Adolf Hitler was a German politician and leader of the Nazi Party. He rose to power as Chancellor of Germany in 1933 and later Führer in 1934. During his dictatorship from 1933 to 1945, he initiated World War II in Europe by invading Poland in September 1939. He was closely involved in military operations throughout the war and was central to the perpetration of the Holocaust, the systematic extermination of millions of Jews and other minority groups. Hitler and the Nazi regime were responsible for the deaths of millions of people, including civilians and members of the military, and were ultimately defeated by the Allied powers in 1945. Hitler committed suicide in April of that year.

Hitler was born in Braunau am Inn in Austria-Hungary and was raised near Linz. He lived in Vienna later in the first decade of the 1900s and moved to Germany in 1913. He was decorated during his service in the German Army in World War I. In 1919, he joined the German Workers’ Party (DAP), the precursor of the Nazi Party, and was appointed leader of the Nazi Party in 1921. In 1923, he attempted to seize governmental power in a failed coup in Munich and was imprisoned with a sentence of five years. In jail, he dictated the first volume of his autobiography and political manifesto Mein Kampf (“My Struggle”). After his early release in 1924, Hitler gained popular support by attacking the Treaty of Versailles and promoting pan-Germanism, anti-Semitism and anti-communism with charismatic oratory and Nazi propaganda. He frequently denounced international capitalism and communism as part of a Jewish conspiracy.

By November 1932, the Nazi Party held the most seats in the German Reichstag, but did not have a majority. As a result, no party was able to form a majority parliamentary coalition in support of a candidate for chancellor. The former chancellor Franz von Papen and other conservative leaders persuaded President Paul von Hindenburg to appoint Hitler as chancellor on 30 January 1933. Shortly after, the Reichstag passed the Enabling Act of 1933 which began the process of transforming the Weimar Republic into Nazi Germany, a one-party dictatorship based on the totalitarian and autocratic ideology of Nazism. On 2 August 1934, Hindenburg died and Hitler replaced him as the head of state and government. Hitler aimed to eliminate Jews from Germany and establish a New Order to counter what he saw as the injustice of the post-World War I international order dominated by Britain and France. His first six years in power resulted in rapid economic recovery from the Great Depression, the abrogation of restrictions imposed on Germany after World War I, and the annexation of territories inhabited by millions of ethnic Germans, which initially gave him significant popular support.

Joseph Stalin

Joseph Stalin was a Soviet politician who served as the General Secretary of the Communist Party of the Soviet Union from 1922 until his death in 1953. Stalin rose to power in the aftermath of the Russian Revolution of 1917 and played a key role in the history of the Soviet Union. He was a ruthless and authoritarian leader who is responsible for the deaths of millions of people through political repression, forced collectivization, and other policies. Stalin’s rule is associated with the Great Purge, in which hundreds of thousands of people were executed or imprisoned, and with the widespread famine that occurred in the Soviet Union in the 1930s. Despite his brutal tactics, Stalin was able to maintain his grip on power until his death in 1953.

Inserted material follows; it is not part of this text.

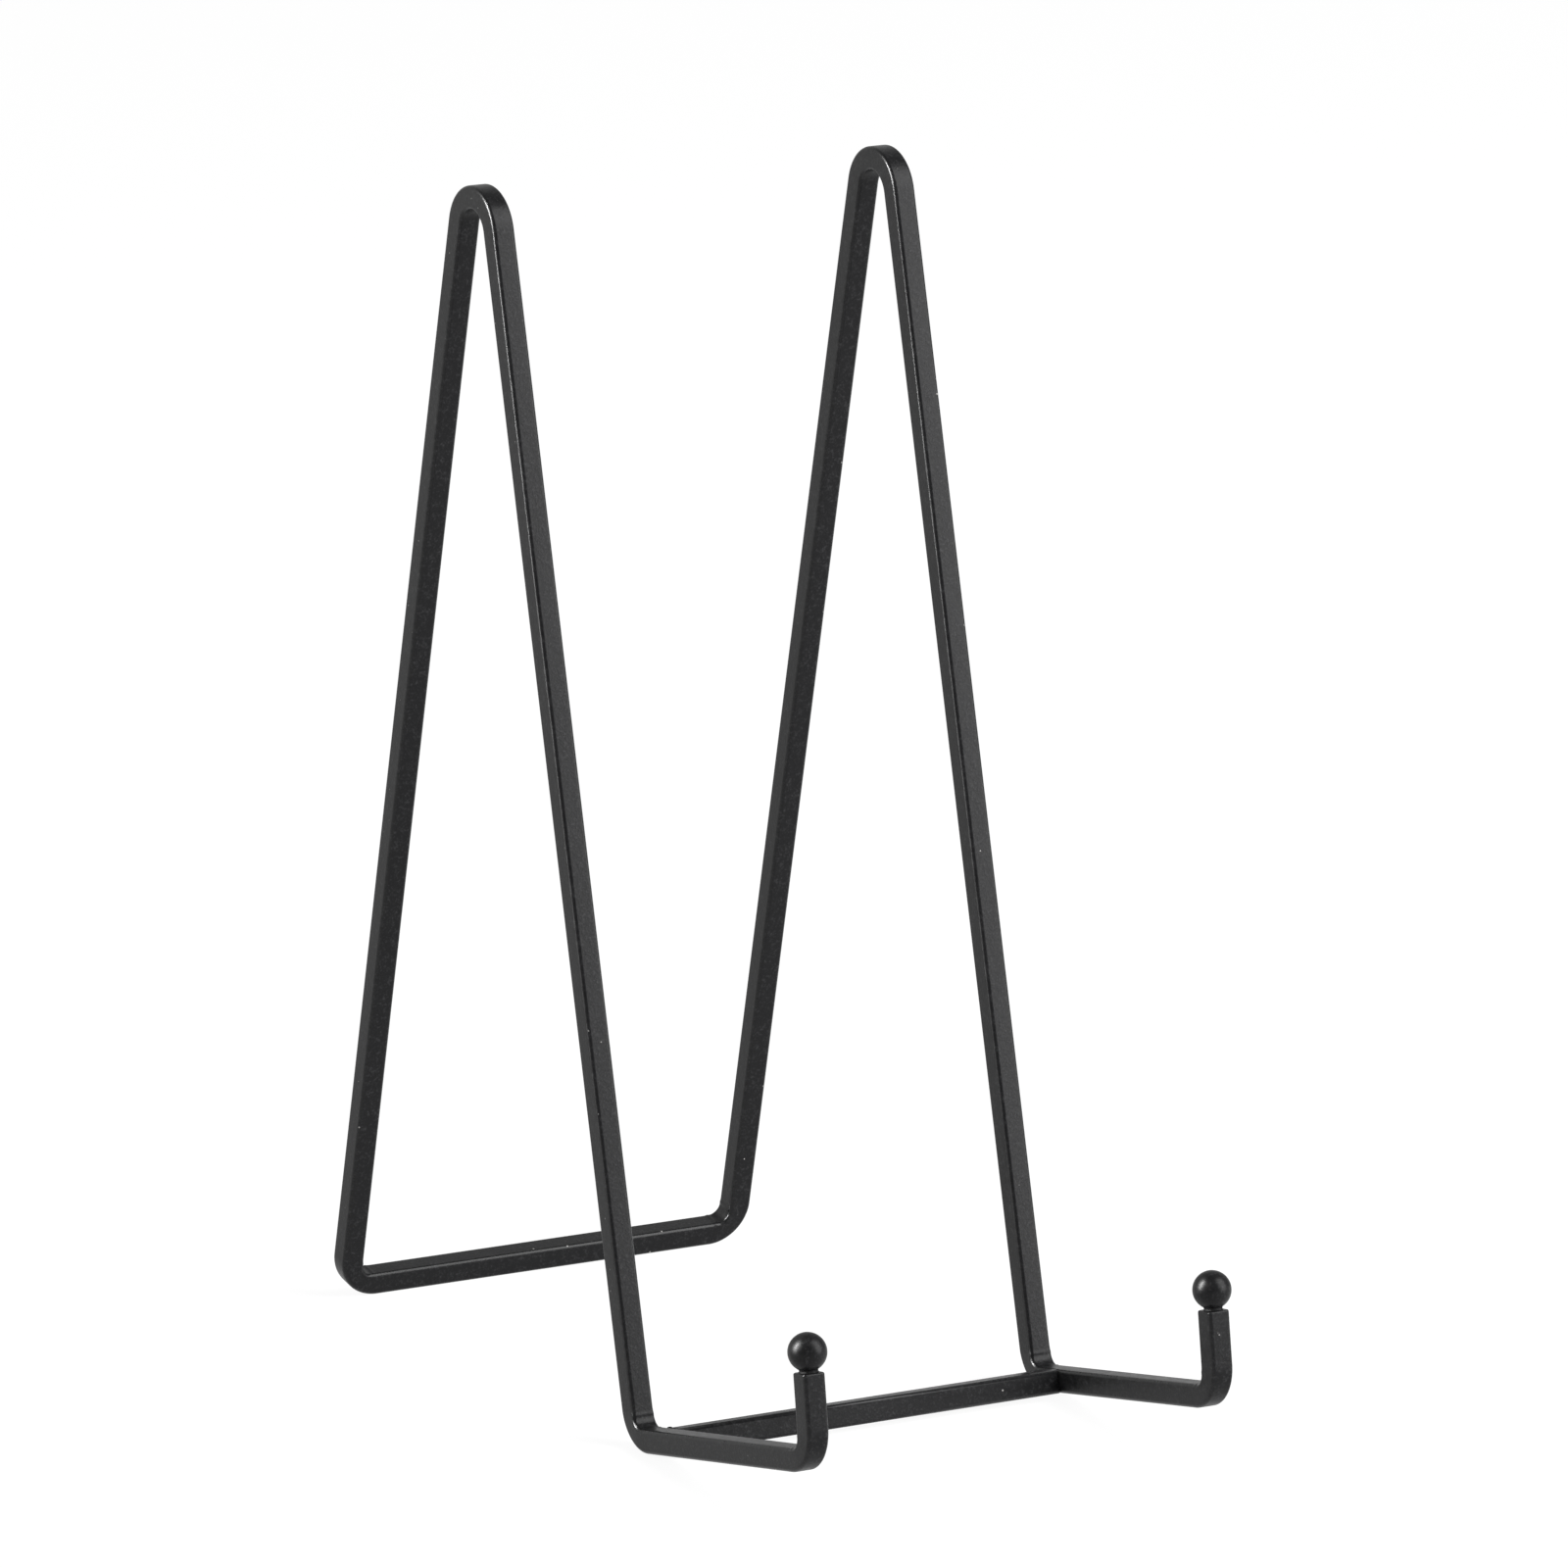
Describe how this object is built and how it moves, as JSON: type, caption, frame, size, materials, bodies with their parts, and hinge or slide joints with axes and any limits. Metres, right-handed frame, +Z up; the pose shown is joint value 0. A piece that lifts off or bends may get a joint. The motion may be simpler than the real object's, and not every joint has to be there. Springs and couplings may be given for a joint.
{
  "type": "plate display stand",
  "caption": "Free-standing display stand of bent square bar: A-shaped sides joined by a rear crossbar and a front crossbar, with raised feet and ball-tipped lips for a plate.",
  "frame": {"origin": "on the floor, under the middle of the stand's overall width and depth", "axes": "+X across the stand towards its right side, seen from the front; +Y from the lips to the rear; +Z up"},
  "size_m": [0.1024, 0.2036, 0.25],
  "materials": {
    "powder_coated_steel": "satin black powder coat with a faint orange-peel texture"
  },
  "bodies": {
    "root": {"frame_bar": "powder_coated_steel", "front_crossbar": "powder_coated_steel", "left_crossbar_weld": "powder_coated_steel", "right_crossbar_weld": "powder_coated_steel", "left_ball": "powder_coated_steel", "right_ball": "powder_coated_steel", "left_ball_weld": "powder_coated_steel", "right_ball_weld": "powder_coated_steel"}
  },
  "joints": []
}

Born to a poor family in Gori in the Russian Empire (now Georgia), Stalin attended the Tbilisi Spiritual Seminary before joining the Marxist Russian Social Democratic Labour Party. He edited the party’s newspaper, Pravda, and raised funds for Vladimir Lenin’s Bolshevik faction via robberies, kidnappings and protection rackets. Repeatedly arrested, he underwent several internal exiles to Siberia. After the Bolsheviks seized power in the October Revolution and created a one-party state under the new Communist Party in 1917, Stalin joined its governing Politburo. Serving in the Russian Civil War before overseeing the Soviet Union’s establishment in 1922, Stalin assumed leadership over the country following Lenin’s death in 1924. Under Stalin, socialism in one country became a central tenet of the party’s ideology. As a result of his Five-Year Plans, the country underwent agricultural collectivisation and rapid industrialisation, creating a centralised command economy. Severe disruptions to food production contributed to the famine of 1930–33 that killed millions. To eradicate accused “enemies of the working class”, Stalin instituted the Great Purge, in which over a million were imprisoned, largely in the Gulag system of forced labour camps, and at least 700,000 executed between 1934 and 1939. By 1937, he had absolute control over the party and government.

Stalin promoted Marxism–Leninism abroad through the Communist International and supported European anti-fascist movements during the 1930s, particularly in the Spanish Civil War. In 1939, his regime signed a non-aggression pact with Nazi Germany, resulting in the Soviet invasion of Poland. Germany ended the pact by invading the Soviet Union in 1941. Despite initial catastrophes, the Soviet Red Army repelled the German invasion and captured Berlin in 1945, ending World War II in Europe. Amid the war, the Soviets annexed the Baltic states and Bessarabia and North Bukovina, subsequently establishing Soviet-aligned governments throughout Central and Eastern Europe and in parts of East Asia. The Soviet Union and the United States emerged as global superpowers and entered a period of tension, the Cold War. Stalin presided over the Soviet post-war reconstruction and its development of an atomic bomb in 1949. During these years, the country experienced another major famine and an antisemitic campaign that culminated in the doctors’ plot. After Stalin’s death in 1953, he was eventually succeeded by Nikita Khrushchev, who subsequently denounced his rule and initiated the de-Stalinisation of Soviet society.